Please quote exactly the lines below from the line containing "parting_cutters(helpers), anchors(), kangaroo)" to the line containing "if empty is", both lines included, and nothing else.

-- Start --

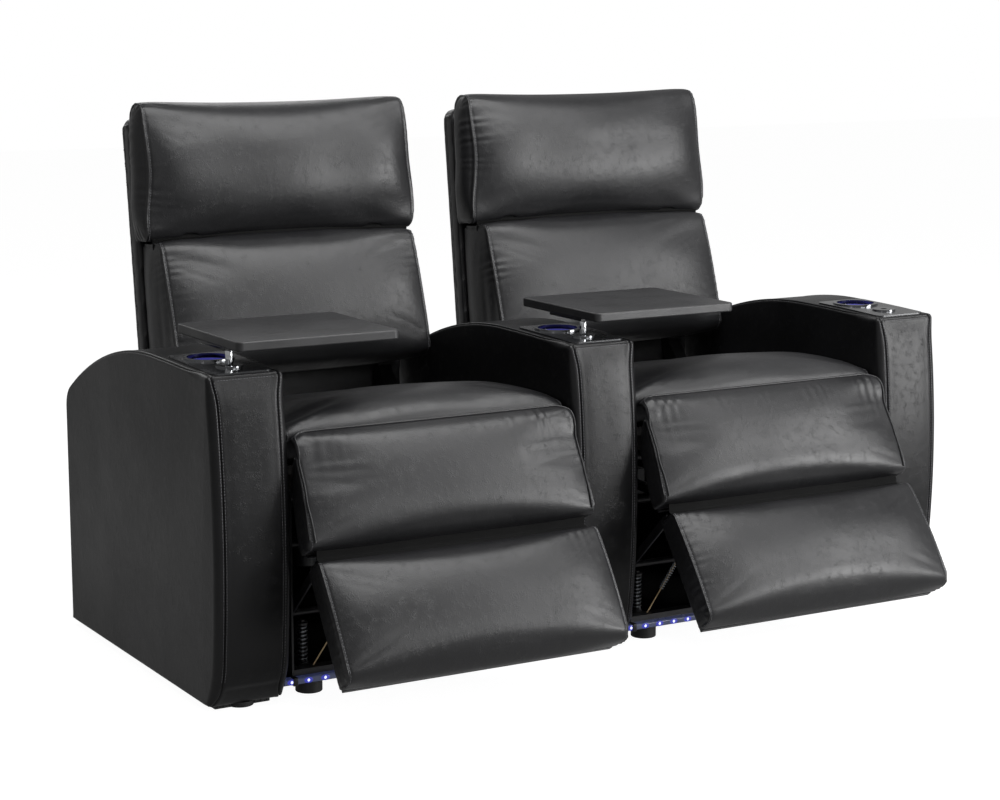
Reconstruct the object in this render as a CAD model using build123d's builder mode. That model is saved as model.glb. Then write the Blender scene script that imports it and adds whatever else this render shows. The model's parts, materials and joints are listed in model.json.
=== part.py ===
from build123d import *
import os
from math import atan2, cos, degrees, hypot, radians, sin, sqrt

os.makedirs("parts", exist_ok=True)

# A row of two power recliner seats that share a centre arm.
# X runs along the row, +Y runs to the back and +Z up, in millimetres.
# The origin is on the floor below the front of the centre arm.

# The row
seat_pitch = 762.0
arm_width = 152.0

# Each seat's leg rest stands part open, by its own angle from closed
leg_open_left = 27.0
leg_open_right = 30.5

# Arm outline, from the side
arm_floor_gap = 10.0
arm_rear_y = 716.0
arm_peak_y = 236.0
arm_peak_z = 636.0
arm_crown_radius = 892.0
arm_rear_round = 55.0
arm_front_y = -31.0
arm_front_z = 630.0
arm_front_round = 10.0
arm_bow_y = -58.0
arm_bow_z = 330.0
arm_toe_y = -46.0
arm_toe_z = 100.0
arm_foot_y = -4.0
arm_edge_round = 11.0
arm_seam_y = 10.0
cover_wall = 16.0
frame_board = 15.0
frame_gap = 0.3
joint_gap = 0.2
pick_margin = 1.0

# Console on each arm: plate, cup holder and tray socket
console_front_y = -20.0
console_length = 216.0
console_width = 122.0
console_thick = 3.0
console_round = 14.0
cup_y = 137.0
cup_inner_radius = 40.5
cup_wall = 1.5
cup_depth = 72.0
cup_rim_radius = 49.0
rim_height = 2.5
light_ring_wall = 2.2
light_ring_height = 5.0
light_ring_drop = 9.0
socket_y = 40.0
socket_radius = 11.0
socket_length = 62.0
socket_flange_radius = 25.0
post_radius = 6.5
post_fit = 0.1
post_end_gap = 1.0
hole_gap = 0.3

# Swivel tray
tray_width = 330.0
tray_depth = 290.0
tray_thick = 18.0
tray_round = 12.0
tray_edge_round = 3.0
tray_left_reach = 14.0
tray_near_reach = 72.0
tray_rise = 33.0
bracket_length = 120.0
bracket_width = 24.0
bracket_thick = 5.0

# Base frame of each seat
plate_inside_x = 268.0
plate_thick = 4.0
tube_size = 25.0
base_front_y = 24.0
base_rear_y = 545.0
rail_x = 232.0
glide_height = 22.0
glide_radius = 26.0
glide_round = 1.5
arm_glide_radius = 25.0
arm_glide_y = 20.0
arm_glide_rear_inset = 56.0
round_tube_radius = 11.0
plate_top_z = 391.0
plate_heel_z = 125.0
plate_ear = 35.0
ear_gap = 1.0
ledge_thick = 4.0

# Light strip under the front of each base
strip_end_gap = 10.0
strip_depth = 15.0
strip_height = 13.0
strip_round = 3.9

# Seat frame and seat cushion
seat_board = 22.0
seat_frame_height = 51.0
seat_frame_rear_y = 540.0
front_rail_y = 26.0
front_rail_depth = 34.0
deck_thick = 6.0
cushion_side_gap = 3.0
cushion_nose_y = -44.0
cushion_nose_z = 507.0
cushion_rear_y = 500.0
cushion_side_drop = 14.0
cushion_edge_z = 522.0
cushion_brow_z = 534.0
cushion_top_z = 544.0
cushion_crown = 20.0
nose_run = 40.0
nose_bulge_in = 11.0
nose_bulge_drop = 8.0
nose_gap = 2.0

# Leg rest: the upper pad hangs on a hinge under the seat's front edge
leg_hinge_y = -50.0
leg_hinge_z = 496.0
leg_barrel_radius = 5.0
barrel_gap = 1.0
hinge_rod_radius = 3.0
hinge_fit = 0.1
leaf_thick = 2.5
leaf_width = 60.0
leaf_pitch = 102.0
leaf_slope = 44.0
pad_side_gap = 6.0
upper_pad_length = 198.0
pad_front = 4.0
pad_side_draw = 6.0
upper_pad_crown = 22.0
lower_pad_crown = 26.0
pad_board_thick = 12.0
pad_board_front = -58.0
pad_board_inset = 14.0
upper_board_start = 62.0
board_chamfer = 10.5
lower_board_start = 10.0
lower_board_inset = 2.0
strap_sink = 5.0
strap_gap = 0.4
pad_top_inset = 13.0
pad_top_round = 6.0
pad_top_lip = 2.0
leg_split_gap = 10.0
leg_split_out = -80.0
lower_pad_start = 17.5
lower_pad_end = 252.0
leg_fold_ratio = 0.2
pad_corner = 14.0
lug_width = 20.0
lug_x = 150.0
lug_gap = 1.0
lug_run = 30.0
lug_sill = 3.0
lug_reach = 5.0

# Links that carry and drive the leg rest
link_shift_y = 135.0
link_shift_z = -126.0
link_thick = 4.0
link_width = 30.0
link_gap = 2.0
link_pin_radius = 5.0
link_pin_fit = 0.1
coupler_width = 18.0
open_pivot_gap = 2.0
plate_pin_radius = 6.0
plate_pin_fit = 0.1
pin_end = 3.0
coupler_pin_end = 1.0
coupler_tube_radius = 7.0
lever_length = 90.0
lever_thick = 8.0
lever_width = 14.0
leg_travel = 72.0
fork_gap = 3.0
fork_wall = 4.0
pin_play = 1.0
fork_length = 40.0
actuator_x = 90.0
rail_width = 16.0
rail_height = 18.0
slide_gap = 0.3
leg_rail_front_y = 27.0
leg_rail_length = 275.0
leg_tube_inset = 71.5
motor_length = 90.0
motor_width = 70.0
motor_height = 62.0
motor_round = 3.0
leg_motor_drop = 43.4
motor_can_radius = 23.0
motor_can_length = 62.0

# Back
recline_y = 575.0
recline_z = 395.0
back_lean = 7.0
recline_travel = 40.0
back_side_gap = 13.0
back_half_width = (seat_pitch - arm_width) / 2 - back_side_gap
shell_back = -118.0
shell_thick = 48.0
shell_low = 5.0
shell_top = 655.0
shell_round = 22.0
upright_plate_gap = 13.0
upright_outer_x = plate_inside_x - upright_plate_gap
upright_width = 30.0
upright_depth = 28.0
upright_top_depth = 14.0
upright_top = 640.0
upright_step = 440.0
upright_bend = 118.0
upright_foot = 26.0
upright_foot_half = 16.0
upright_knee_out = 20.0
low_rail_rise = 40.0
mid_rail_drop = 12.0
cross_rail_height = 36.0
back_tube_radius = 12.0
recess_gap = 0.3
cut_over = 30.0
recess_side_gap = 7.0
recess_half_width = upright_outer_x + recess_side_gap
lumbar_low = 130.0
lumbar_top = 412.0
lumbar_low_out = 95.0
lumbar_top_out = 46.0
lumbar_crown = 24.0
lumbar_top_round = 23.0
lumbar_top_lip = 4.0
lumbar_low_round = 30.0
cushion_back_out = -66.0
back_side_draw = 6.0
recline_rail_front_y = 455.0
recline_rail_length = 185.0
recline_tube_inset = 81.4
recline_motor_drop = 20.0

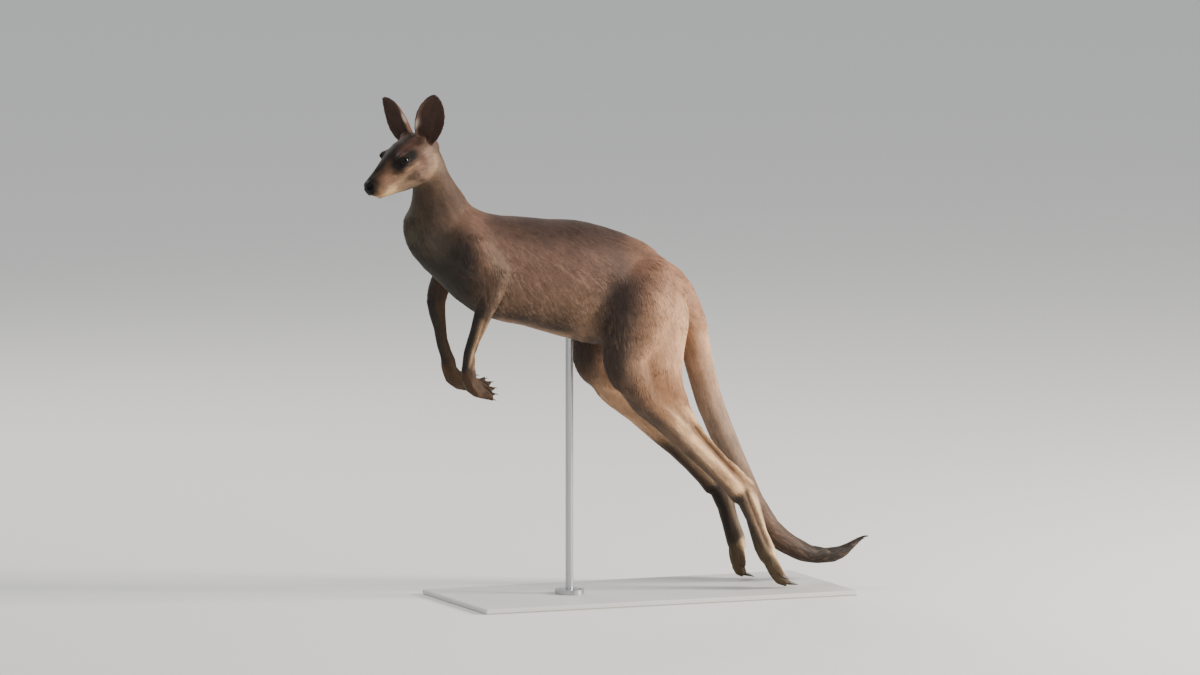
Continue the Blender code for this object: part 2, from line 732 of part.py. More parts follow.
def main():
    clear_scene()
    scene = bpy.context.scene.collection
    kangaroo = bpy.data.collections.new("kangaroo")
    helpers = bpy.data.collections.new("helpers")
    scene.children.link(kangaroo)
    scene.children.link(helpers)

    fur = finish_of("fur", (0.27, 0.18, 0.12), 0.85)
    ear_skin = finish_of("ear_skin", (0.10, 0.06, 0.045), 0.8)
    nose_skin = finish_of("nose_skin", (0.012, 0.011, 0.012), 0.4)
    eye_gloss = finish_of("eye_gloss", (0.02, 0.010, 0.006), 0.05)
    claw_horn = finish_of("claw_horn", (0.05, 0.04, 0.035), 0.35)
    stand_paint = finish_of("stand_paint", (0.55, 0.55, 0.53), 0.6)
    rod_steel = finish_of("rod_steel", (0.45, 0.45, 0.46), 0.3, 1.0)

    body = fuse_body(kangaroo)
    swollen = bpy.data.objects.new("swollen", body.data.copy())
    helpers.objects.link(swollen)
    grow = swollen.modifiers.new("grow", "DISPLACE")
    grow.strength = FIT
    grow.mid_level = 0.0
    applied(swollen)

    ears = [
        ear(
            "ear_left",
            -1.0,
            LEVEL * 0.08 + LEFT * 0.46 + UP * 0.88,
            LEVEL * 0.45 + LEFT * 0.89,
            kangaroo,
        ),
        ear(
            "ear_right",
            1.0,
            LEVEL * 0.38 - LEFT * 0.60 + UP * 0.76,
            LEVEL * 0.98 - LEFT * 0.10,
            kangaroo,
        ),
    ]
    horn = []
    for word, side in SIDES.items():
        horn += claws(side, word, kangaroo)
    for thing in ears + horn:
        cut_by(thing, swollen, keep_cutter=True)
        keep_largest(thing)
    base, flange, rod = stand_pieces(kangaroo, swollen)

    eyes = []
    for word, side in SIDES.items():
        place = in_head(EYE_PLACE, side)
        reach = EYE_RADIUS + FIT
        socket = ball("socket", place, (reach,) * 3, helpers, segments=14)
        cut_by(body, socket)
        eyes.append(ball(f"eye_{word}", place, (EYE_RADIUS,) * 3, kangaroo, segments=14))

    pieces = parted(body, parting_cutters(helpers), anchors(), kangaroo)
    for name, piece in pieces.items():
        piece.data.materials.append(nose_skin if name == "nose" else fur)
    finishes = ((ears, ear_skin), (horn, claw_horn), (eyes, eye_gloss))
    finishes += (([base], stand_paint), ([flange, rod], rod_steel))
    for things, finish in finishes:
        for thing in things:
            thing.data.materials.clear()
            thing.data.materials.append(finish)
    bpy.data.objects.remove(swollen, do_unlink=True)
    helpers.hide_render = True


main()
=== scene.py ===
import math

import bmesh
import bpy
import numpy as np
from mathutils import Matrix, Vector
from mathutils.bvhtree import BVHTree
from mathutils.kdtree import KDTree


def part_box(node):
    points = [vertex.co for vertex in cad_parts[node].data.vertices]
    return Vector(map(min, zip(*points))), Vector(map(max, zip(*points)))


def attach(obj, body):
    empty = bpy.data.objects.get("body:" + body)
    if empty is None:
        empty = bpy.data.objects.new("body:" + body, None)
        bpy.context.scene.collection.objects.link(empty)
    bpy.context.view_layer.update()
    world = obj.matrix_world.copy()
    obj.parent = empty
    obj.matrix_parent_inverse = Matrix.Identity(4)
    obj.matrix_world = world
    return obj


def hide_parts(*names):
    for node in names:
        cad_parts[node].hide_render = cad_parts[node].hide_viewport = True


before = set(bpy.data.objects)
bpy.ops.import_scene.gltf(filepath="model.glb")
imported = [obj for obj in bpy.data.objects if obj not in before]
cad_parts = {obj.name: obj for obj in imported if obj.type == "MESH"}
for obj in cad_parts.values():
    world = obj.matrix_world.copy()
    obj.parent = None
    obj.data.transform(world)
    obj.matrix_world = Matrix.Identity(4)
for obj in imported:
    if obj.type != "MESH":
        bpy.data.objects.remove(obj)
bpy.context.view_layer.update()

# ---------------------------------------------------------------- camera, lights and floor
# A long lens looks a little down on the animal's left side. A broad soft light stands high
# behind its tail, a weak one fills from the left and another lifts the back. A pale floor runs
# back to a pale sky.

VIEW_TURN, VIEW_TILT = math.radians(22.0), math.radians(6.5)
VIEW_DISTANCE, VIEW_WIDTH, VIEW_REACH = 40.0, 2.76, 200.0
# The lens aims at a place this far along the view's own axes from a point over the origin.
VIEW_FROM, VIEW_ASIDE, VIEW_UP = 0.02, -0.092, 0.57224
SENSOR_WIDTH = 36.0
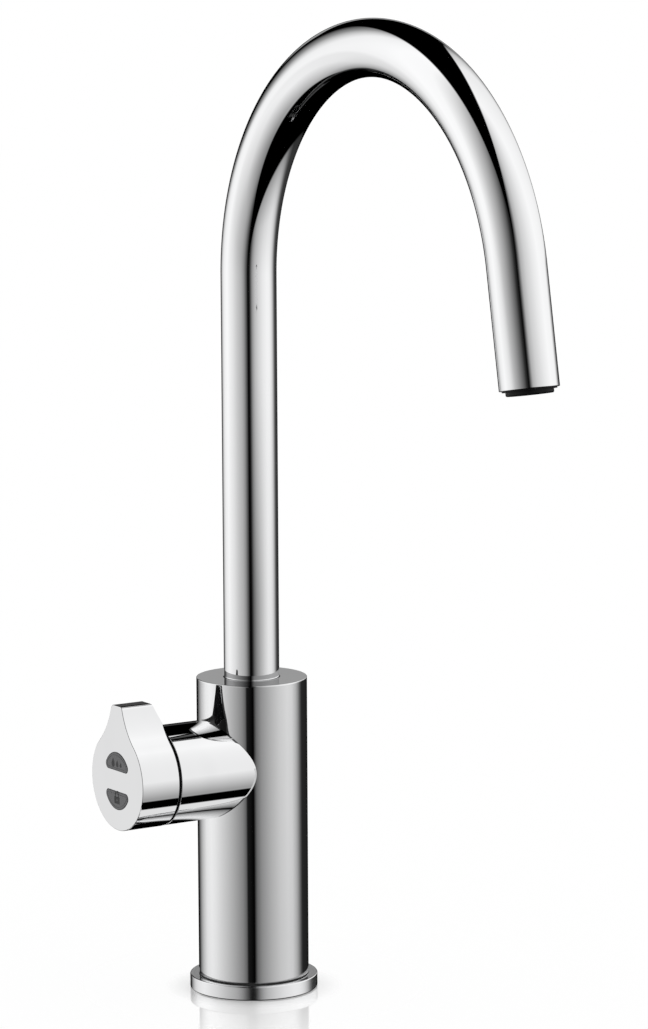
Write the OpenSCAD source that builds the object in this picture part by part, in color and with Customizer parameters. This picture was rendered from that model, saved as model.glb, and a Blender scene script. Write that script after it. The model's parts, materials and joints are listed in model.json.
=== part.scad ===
// Boiling water tap: a swivelling gooseneck spout on a straight round body, with a
// teardrop side handle that turns a ceramic cartridge and carries two push buttons.
// Millimetres. The origin is the middle of the underside, on the worktop. +Z is up,
// the spout reaches towards -Y and the side arm points towards -X.

/* [Base] */
// Diameter of the round base flange
flange_d = 58; // [56:0.2:64]
// Height of the base flange
flange_h = 6.4; // [5:0.1:8]

/* [Body] */
// Diameter of the body
body_d = 50; // [49:0.5:52]
// Height of the body's flat top above the worktop
body_top = 143.3; // [140:0.1:160]
// Wall of the plated body shell
shell_wall = 2.8; // [2:0.1:3]

/* [Spout] */
// Outside diameter of the spout pipe
pipe_d = 25; // [24:0.1:25.2]
// Wall of the spout pipe
pipe_wall = 1.5; // [1:0.1:1.5]
// Height at which the gooseneck starts to bend
bend_start = 325.1; // [280:0.1:360]
// Radius of the gooseneck, on the centreline
bend_r = 104.2; // [85:0.2:115]
// Angle that the gooseneck turns through
bend_angle = 169.6; // [160:0.1:180]
// Straight length of pipe after the bend
tail = 49.9; // [40:0.1:70]
// How far the spout swivels each way from the front
swivel_limit = 90; // [45:5:100]

/* [Side arm] */
// Diameter of the side arm
arm_d = 44.6; // [44:0.2:45]
// Height of the side arm's axis
arm_z = 103.3; // [100:0.1:103.5]
// Distance from the body's axis to the end of the arm
arm_end = 50.4; // [50:0.1:54]
// Width of the dark gap between the arm and the handle
gap_w = 1.5; // [1:0.1:2]

/* [Handle] */
// Distance from the body's axis to the handle's front face
handle_front = 70.8; // [70:0.1:76]
// Radius of the round part of the handle
handle_r = 22.4; // [22.2:0.1:23]
// Height of the tip above the arm's axis
tip_h = 34; // [32:0.5:38]
// Radius of the two corners of the tip
tip_r = 2.2; // [1.5:0.1:3]
// Radius of the hollow flanks
flank_r = 34; // [32:0.5:50]
// Angle at which a flank leaves the round part
flank_join = 48.4; // [45:0.1:49]
// Bevel round the handle's edges
handle_bevel = 0.4; // [0.2:0.1:0.6]
// Height above the arm's axis where the back of the tip begins to lean forward
lean_from = 25.7; // [25:0.1:30]
// How far the back of the tip leans forward
lean_depth = 3.2; // [2:0.1:4]

/* [Buttons] */
// Distance from the handle's middle to a button's straight edge
button_flat = 4.8; // [4:0.1:5]
// Distance from the handle's middle to the top of a button's dome
button_peak = 12.9; // [12:0.1:13]
// Radius of a button's dome
button_dome_r = 11; // [10.5:0.1:11.5]
// Radius of a button's corners
button_corner_r = 2; // [1.5:0.1:2.5]
// How far a button travels when it is pressed
button_travel = 0.6; // [0.3:0.1:0.6]
// How far a button stands proud of the face
button_proud = 0.2; // [0:0.05:0.4]

/* [Inlets] */
// Thread core diameter of the three water inlets
inlet_d = 9; // [8:0.1:9]
// Depth of the inlet threads
inlet_depth = 12; // [10:0.5:14]
// Distance of the hot and cold inlets from the middle
inlet_y = 12.2; // [12:0.1:12.5]
// Distance between the two fixing stud holes
stud_spacing = 26; // [25:0.2:27]
// Thread core diameter of the stud holes
stud_d = 5; // [5:0.1:5.2]
// Depth of the stud holes
stud_depth = 14; // [12:0.5:18]

/* [Hidden] */
$fn = 96;
eps = 0.01;             // overlap of shapes that are joined or cut
hair = 0.02;             // a step too small to see, where two pieces become one solid
bushing_gap = 0.06;     // radial running clearance wherever one piece turns in another
body_r = body_d / 2;
shell_r = body_r - shell_wall;
pipe_r = pipe_d / 2;
pipe_bore_r = pipe_r - pipe_wall;

// tap core and the well that the spout turns in
core_r = shell_r - 0.4;
foot_r = 19.8;
foot_h = 2.5;
core_top = body_top - 3.3;
lid_z = core_top + 0.1;
well_r = 11.2;
well_floor = body_top - 23.9;
seat_z = core_top - 5.7;
seat_r = 14.25;
journal_r = well_r - 0.3;
journal_z = well_floor + 1.2;
journal_bore_r = 7;
collar_z = seat_z + 1.1;
pipe_z = collar_z + 1.5;
lower_ring_z = journal_z + 0.4;
lower_ring_h = 2.2;
seal_z = [well_floor + 5.5, well_floor + 8.5];
seal_groove_r = 9.1;
seal_groove_h = 2.4;
stop_z = well_floor + 12.4;
stop_groove_r = 9.3;
stop_groove_h = 3.6;
stop_screw_r = 2.5;
dog_r = 1.5;
dog_reach = 9.6;
dog_margin = asin(dog_r / dog_reach) + 0.5;

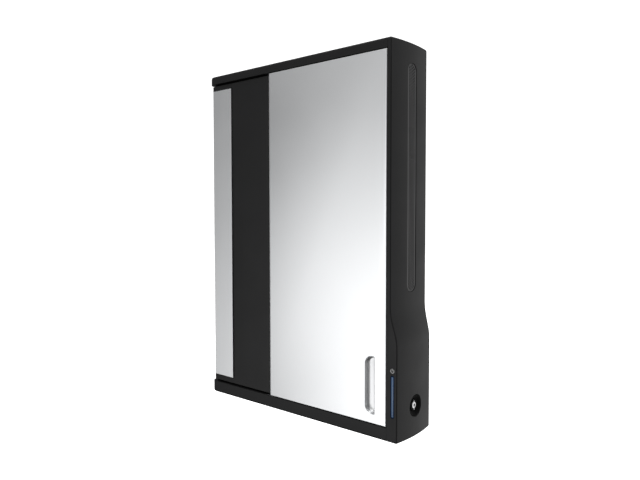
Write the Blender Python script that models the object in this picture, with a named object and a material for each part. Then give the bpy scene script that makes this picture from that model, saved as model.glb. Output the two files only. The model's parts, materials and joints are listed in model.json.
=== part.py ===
"""Slim locking wall cabinet that stores and charges twelve tablets.

Frame: +Z is up, the doors face -Y, the wall is the plane Y = 0, and +X is to the right of a
person who faces the cabinet. The origin is the middle of the wall bracket's rear face.
Sizes in this script are millimetres. MM turns them into Blender's metres.
"""
import math

import bmesh
import bpy
from mathutils import Matrix, Vector

MM = 0.001
GAP = 0.3  # clearance between pieces that touch

# ---- driving dimensions -------------------------------------------------------------------
HALF_HEIGHT = 382.0
FRONT = -130.0  # plane of the silver door, the caps and the bezel
CAP_LEFT = -268.5  # left end of both caps
SEAM_X = 252.2  # joint between the caps and the side housing
SIDE_X = 260.0  # front right corner of the upper body
BULGE = 15.5  # how far the lower body steps out to the right, at its front
BULGE_TAPER = 0.3  # share of that step lost from the front to the wall
BULGE_TOP = -126.0
BULGE_BOTTOM = -190.0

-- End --

* RESULT OF THIS EXERCISE *
    pieces = parted(body, parting_cutters(helpers), anchors(), kangaroo)
    for name, piece in pieces.items():
        piece.data.materials.append(nose_skin if name == "nose" else fur)
    finishes = ((ears, ear_skin), (horn, claw_horn), (eyes, eye_gloss))
    finishes += (([base], stand_paint), ([flange, rod], rod_steel))
    for things, finish in finishes:
        for thing in things:
            thing.data.materials.clear()
            thing.data.materials.append(finish)
    bpy.data.objects.remove(swollen, do_unlink=True)
    helpers.hide_render = True


main()
=== scene.py ===
import math

import bmesh
import bpy
import numpy as np
from mathutils import Matrix, Vector
from mathutils.bvhtree import BVHTree
from mathutils.kdtree import KDTree


def part_box(node):
    points = [vertex.co for vertex in cad_parts[node].data.vertices]
    return Vector(map(min, zip(*points))), Vector(map(max, zip(*points)))


def attach(obj, body):
    empty = bpy.data.objects.get("body:" + body)
    if empty is None:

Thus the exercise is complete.